The result was unchecked looting that destroyed Iraq's infrastructure: "We sat there," White said, "and watched people dismantle and run off with the country, basically."

• Prewar reports by the Future of Iraq project, by the Army War College and by the Center for Strategic and International Studies all warned against disbanding the Iraqi army, which could, the War College predicted, "lead to the destruction of one of the only forces for unity within the society."

But last May, shortly after the war ended, Paul Bremer, Bush's man in Iraq, ignored that advice and sent the Iraqi soldiers home. That was a "catastrophic error," Fallows writes, because "it created an instant enemy class: hundreds of thousands of men who still had their weapons but no longer had a paycheck or a place to go each day."

Some of those men are using those weapons to kill Americans today.

Rumsfeld declined to talk to Fallows, but his undersecretary Douglas Feith said this in defense of his bosses: "The notion that there was a memo that once written, that if we had only listened to that memo, all would have been well in Iraq is so preposterous."
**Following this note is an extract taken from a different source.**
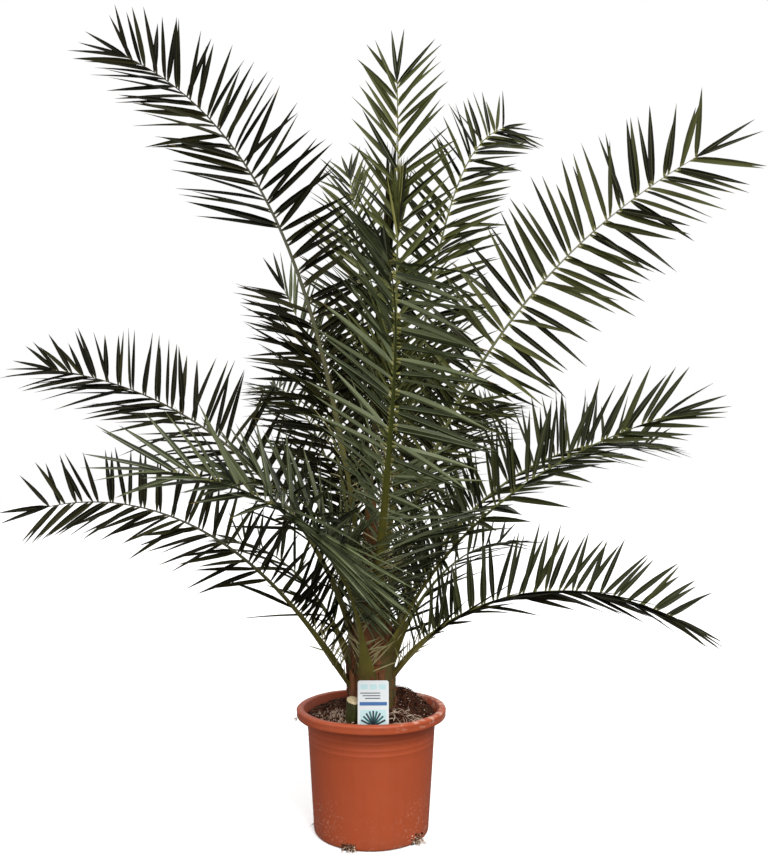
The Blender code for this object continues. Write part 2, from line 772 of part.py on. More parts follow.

Unswayed by Feith's argument, Fallows concludes, quite convincingly, that Bush's mistakes in Iraq are comparable to such infamous fiascos as JFK's handling of the Bay of Pigs and LBJ's handling of Vietnam.

"What David Halberstam said of Robert McNamara in 'The Best and the Brightest' is true of those at OSD as well: they were brilliant and they were fools."
Final Thoughts

When fools rush into war, things tend to go bad. Thus far, our country has lost more than 500 military men and women in Iraq, most of them in the postwar period. They can no longer speak for themselves but Esquire has performed a public service in its February issue by reprinting letters written by 10 U.S. servicemen who later died in Iraq. They make for very sad reading.

Army Cpl. Mark Bibby, 25, wrote home to his family in Watha, N.C., before he was killed by a roadside bomb in July:

"I want to tell you about a wonderful woman in my life, her name is Secil and she has been with me throughout all of this craziness and I am so proud and honored to be with her. After I come back from here we have plans on getting married. . . . I would like for everyone to accept her as part of the family because she will be with me as soon as I get the hell out of Iraq."

Army Spec. Brett T. Christian, 27, of North Royalton, Ohio, wrote to his grandparents before he was killed in a rocket-propelled grenade attack in July:

"The closest way I could describe this place is if you could imagine what hell must be like. The days are unbearably hot, and filled with flies. The nights are also hot, but with swarms of mosquitoes instead of flies. The streets are covered with garbage and sewage, which the livestock enjoys grazing in, and wild packs of dogs seem to run things around here."

Marine Staff Sgt. James Cawley, 41, wrote to his son, Cecil, 8, in Layton, Utah, before he was killed in a firefight in March:

"If for some reason I don't make it home, I will need you to take care of your little sister and your Mom. You will be the Man of the Cawley Family. Be good my son and God will watch over you as he has me."